The subtlety with McDonald’s is that its burgers are called the same thing in different countries. We won’t see a Grande or a Gigante Mac. In other words, you can’t play up the size with the traditional word ‘big’. But the idea in the expression big Mac (that’s right, with a small letter «big») is to emphasise not only the size of the product, but also to accentuate the prestige of the one who eats it. For example, in Cuba, if someone praises you, they say, «Cosa mas grande», meaning, «well done. But outside the country, the phrase can be perceived as banal. So we found a way of satisfying all our Spanish-speaking customers: This should go over big — Esto va en grande (This will be grand). As we can see, a literal translation of a slogan into another language does not always have to apply.
Another example, again related to McDonald’s, by the way. The ordered slogan sounded like Refreshingly Real. Was it about a new hamburger? Everyone was at a loss to guess, until it became clear that it would be an advertisement for a new fruit smoothie. Many believe that smoothies were invented by Americans. Let’s not argue. One thing is indisputable: in no other country would a motorist specifically stop at a roadside café to buy a glass of smoothie as deep as the Grand Canyon. Americans love everything big.
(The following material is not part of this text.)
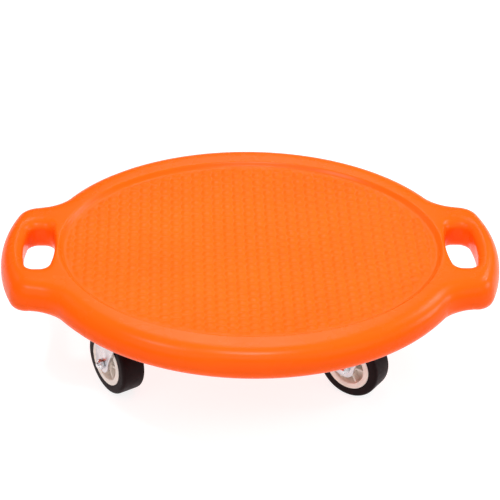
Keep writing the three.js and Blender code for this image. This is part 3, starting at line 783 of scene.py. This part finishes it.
def lower_cup():
    bore = KINGPIN_RADIUS + SEAT_GAP
    wall = CUP_RADIUS - CUP_THICKNESS
    profile = rounded(
        [(bore, CUP_UNDERSIDE), (CUP_RADIUS, CUP_UNDERSIDE), (CUP_RADIUS, CUP_TOP), (wall, CUP_TOP),
         (wall, CUP_UNDERSIDE + CUP_THICKNESS), (bore, CUP_UNDERSIDE + CUP_THICKNESS)],
        [THIN_EDGE_ROUND, CUP_THICKNESS * 2, THIN_EDGE_ROUND, THIN_EDGE_ROUND, CUP_THICKNESS,
         THIN_EDGE_ROUND],
    )
    return revolve(profile)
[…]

But how do you express this love of big and fresh and dairy at the same time in advertising?
Let’s not bore the reader with an exhausting selection of common expressions like frappé, smoothie, batido and malteada. They all mean fruit cocktail and milkshake. Some «juicy» words like raspado or slushie were discarded because Mexicans might think they were being offered fruit scraps. Eventually, a neat solution was found in the form of: Refreshingly Real — Verdaderamente refrescantes, a fresh fruit cocktail. The customer was satisfied.
We used these examples to show two different kinds of slogans for the same McDonald’s company. The first one emphasised the greatness and grandeur of a Big Mac. The second one just called the drink what it is. And at the same time, the end result was a success.
The payment for this labour cannot come from the value of two or three words. The concept of translating slogans rises to the heights of skill of translators, because sales phrases can even outlive the product they advertise. They are so ingrained in our minds that they are used to judge entire generations. For example, the word Pepsi, which has already gained a nominal meaning in its record-breakingly short existence. But that’s another story altogether.